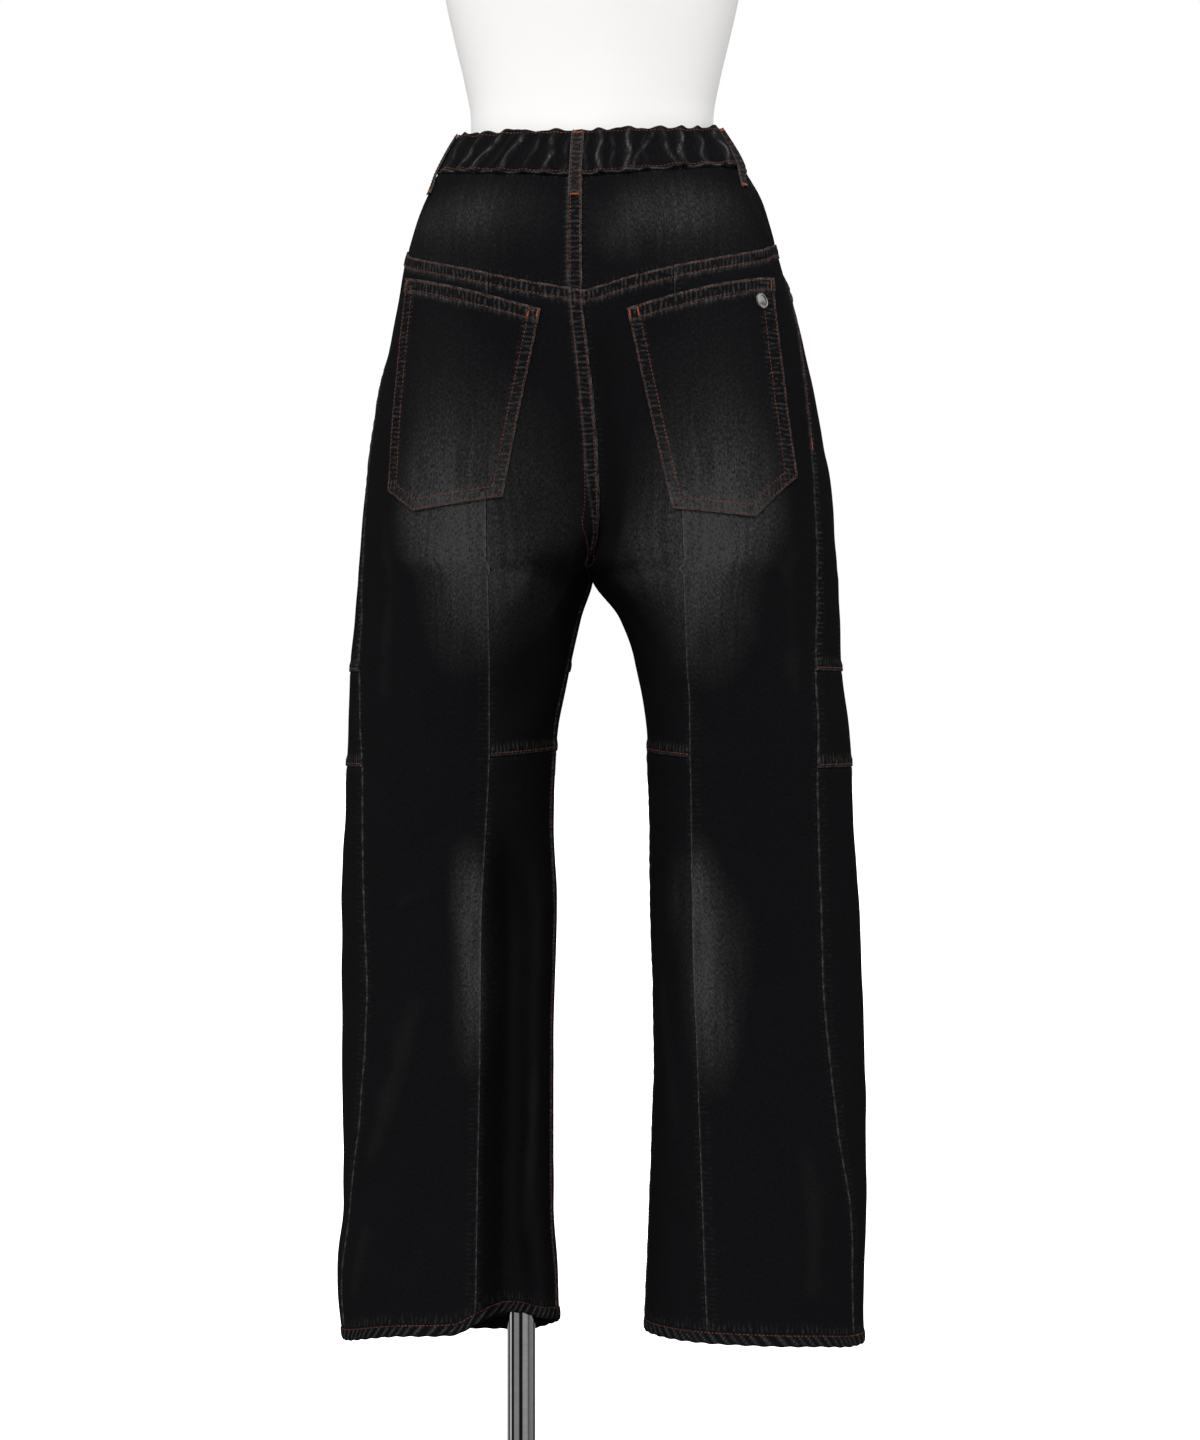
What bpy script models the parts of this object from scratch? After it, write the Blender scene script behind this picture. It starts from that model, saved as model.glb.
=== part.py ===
"""Wide-leg jeans in faded black denim, hanging on a white torso form with a pole and a base plate.

Metres, +Z up. The garment's front faces -Y and the wearer's left is +X. The origin is the centre of
the base plate's underside.

Each leg's cloth is one skin, read at two coordinates. The way round, q, is 0 at the centre back or the
inseam, 1 at the outseam and 2 at the centre front or the inseam again. The height is z. Every panel is
a stretch of that skin with its own wall, so neighbours meet along the same lines.
"""

import math

import bmesh
import bpy
import numpy as np
from mathutils import Vector

# Cloth
DENIM_WALL = 0.0022
BAND_WALL = 0.0032
HEM_WALL = 0.0034
HEM_HEIGHT = 0.011
HEM_PROUD = 0.0006
PATCH_WALL = 0.0018
PATCH_LIFT = 0.0008
SEAM_GAP = 0.0003

# Heights that the whole garment shares
CROTCH_Z = 0.830
KNEE_TOP_Z = 0.745
JOIN_HEIGHT = 0.100

# Sections of each leg's skin, hem to waist, in the leg's own outward direction: the outermost x, the
# inseam's x (0 above the crotch), the y of the back's and the front's crowns, and the crowns' x
LEFT_SECTIONS = (
    ("z", "out", "inner", "back", "front", "crown"),
    (0.145, 0.2215, 0.0290, 0.0800, -0.0730, 0.104),
    (0.210, 0.2280, 0.0310, 0.0810, -0.0735, 0.104),
    (0.280, 0.2220, 0.0350, 0.0820, -0.0740, 0.104),
    (0.420, 0.2230, 0.0350, 0.0860, -0.0760, 0.106),
    (0.540, 0.2235, 0.0320, 0.0915, -0.0800, 0.112),
    (0.615, 0.2200, 0.0350, 0.0970, -0.0850, 0.118),
    (0.685, 0.2170, 0.0320, 0.1035, -0.0900, 0.118),
    (0.755, 0.2140, 0.0190, 0.1100, -0.0965, 0.113),
    (0.791, 0.2100, 0.0110, 0.1140, -0.0995, 0.108),
    (0.830, 0.2070, 0.0000, 0.1185, -0.1025, 0.102),
    (0.896, 0.2010, 0.0000, 0.1250, -0.1060, 0.094),
    (0.967, 0.1915, 0.0000, 0.1290, -0.1080, 0.088),
    (1.037, 0.1765, 0.0000, 0.1275, -0.1075, 0.080),
    (1.107, 0.1635, 0.0000, 0.1190, -0.1030, 0.064),
    (1.153, 0.1500, 0.0000, 0.1070, -0.0985, 0.048),
    (1.185, 0.1355, 0.0000, 0.0960, -0.0940, 0.035),
    (1.206, 0.1245, 0.0000, 0.0872, -0.0900, 0.025),
    (1.225, 0.1115, 0.0000, 0.0850, -0.0870, 0.020),
)
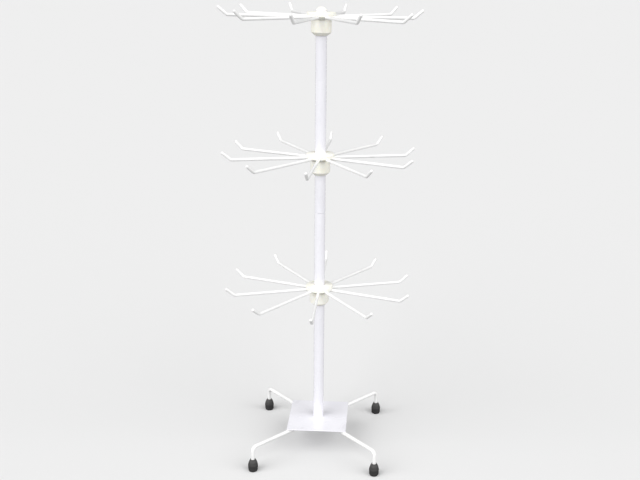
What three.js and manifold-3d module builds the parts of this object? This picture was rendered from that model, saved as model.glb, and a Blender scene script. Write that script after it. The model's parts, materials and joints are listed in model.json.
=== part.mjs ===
// Rotating display rack: a pole on a four-legged base carries three tiers of ten wire arms, and
// each tier turns on the pole by itself, resting on a collar that is screwed to the pole.
// Millimetres, +Z up. The origin is on the floor, on the pole's axis, and +Y is the back.

import * as THREE from "three";
import { mergeVertices } from "three/addons/utils/BufferGeometryUtils.js";
import Module from "manifold-3d";

const wasm = await Module();
wasm.setup();

// ---- Driving dimensions ----

const GAP = 0.3; // round a piece that slides, turns or rests in another
const PRESS_GAP = 0.1; // round a piece that is pressed into another
const EASED_EDGE = 0.6;

// Base
const FOOT_RING_RADIUS = 131; // pole axis to foot axis
const PLATE_SIDE = 93;
const PLATE_THICKNESS = 1.5;
const PLATE_TOP = 45;
const PLATE_CORNER_RADIUS = 3;
const LEG_RADIUS = 3;
const LEG_BEND_RADIUS = 7;
const LEG_INNER_END = 28; // how near the pole's axis a leg runs under the plate

// Rubber foot: its outline from the sole up
const FOOT_SOLE_RADIUS = 5.8;
const FOOT_EDGE_RADIUS = 7;
const FOOT_EDGE_HEIGHT = 1;
const FOOT_WIDEST_RADIUS = 7.6;
const FOOT_WIDEST_HEIGHT = 10;
const FOOT_SHOULDER_RADIUS = 6.3;
const FOOT_SHOULDER_HEIGHT = 15.5;
const FOOT_LIP_RADIUS = 3.8;
const FOOT_HEIGHT = 20;
const FOOT_SOLE_THICKNESS = 4;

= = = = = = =

- [Stated problem]
Using the entries above, extract exactly the span from the line with "What three.js and" to the line with "import Module from", both lines included; leave out everything else.

- [Correct response]
What three.js and manifold-3d module builds the parts of this object? This picture was rendered from that model, saved as model.glb, and a Blender scene script. Write that script after it. The model's parts, materials and joints are listed in model.json.
=== part.mjs ===
// Rotating display rack: a pole on a four-legged base carries three tiers of ten wire arms, and
// each tier turns on the pole by itself, resting on a collar that is screwed to the pole.
// Millimetres, +Z up. The origin is on the floor, on the pole's axis, and +Y is the back.

import * as THREE from "three";
import { mergeVertices } from "three/addons/utils/BufferGeometryUtils.js";
import Module from "manifold-3d";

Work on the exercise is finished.